A number of techniques are available to estimate crustal deformation over time scales ranging from seconds (coseismic) to tens of thousands of years, but quantitative descriptions of crustal deformation over the million-year time scale -- particularly relevant to processes like fault propagation, interactions of faults, folding mechanisms, mountain building, and rift development -- remains a challenge. Charreau et al. develop a new approach that combines surface structural measurements, subsurface seismic imaging, and magnetostratigraphic dating to retrieve (through geometric modeling) the detailed history of fold growth and related sedimentation. They apply this approach to the Huerguosi anticline, a structure in western China's northern Tianshan piedmont that has beautifully exposed growth strata. Their analysis shows that, over the past 10 million years, the fold has been growing remarkably steadily, absorbing horizontal shortening of about 1 mm/yr.
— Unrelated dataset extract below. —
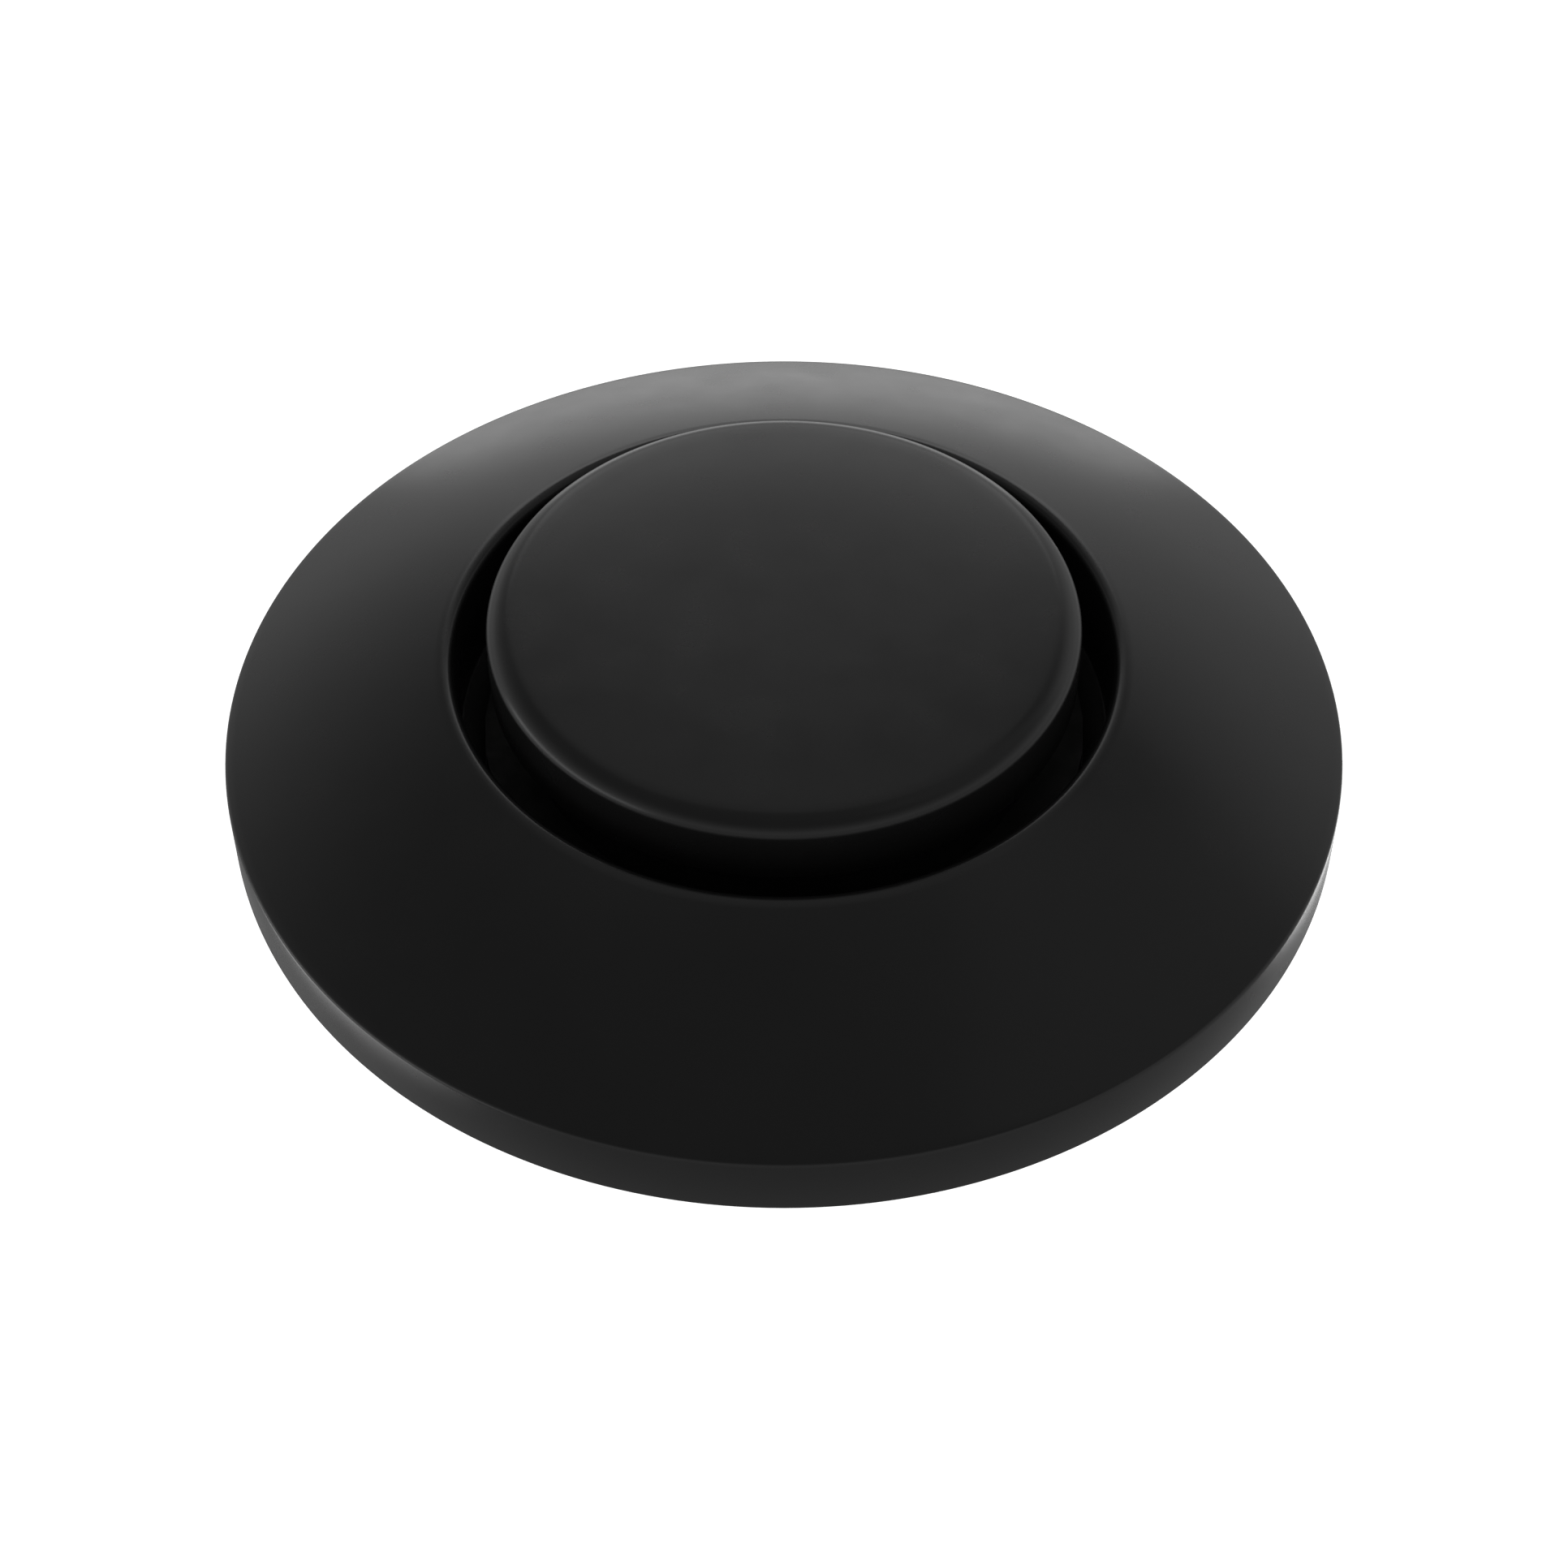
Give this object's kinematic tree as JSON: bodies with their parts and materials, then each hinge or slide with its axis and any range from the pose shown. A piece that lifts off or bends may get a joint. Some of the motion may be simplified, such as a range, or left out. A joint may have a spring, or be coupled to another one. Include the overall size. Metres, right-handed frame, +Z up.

This is in part the result of repeating seismic slip events on the associated thrust fault, which last ruptured during the Mw 7.8 Manas earthquake in 1906. The technique can thus be used in seismic hazard assessment studies in areas that are deforming slowly but that can produce large infrequent earthquakes (with return period >1000 yr), such as the Mw 7.9 Beichuan earthquake that recently struck the Sichuan province of China.
Chlorine isotope variations across the Izu-Bonin-Mariana arc
Jaime D. Barnes et al., Department of Earth and Planetary Sciences, MSCO3-2040, University of New Mexico, Albuquerque, New Mexico 87131-0001, USA. Pages 883-886.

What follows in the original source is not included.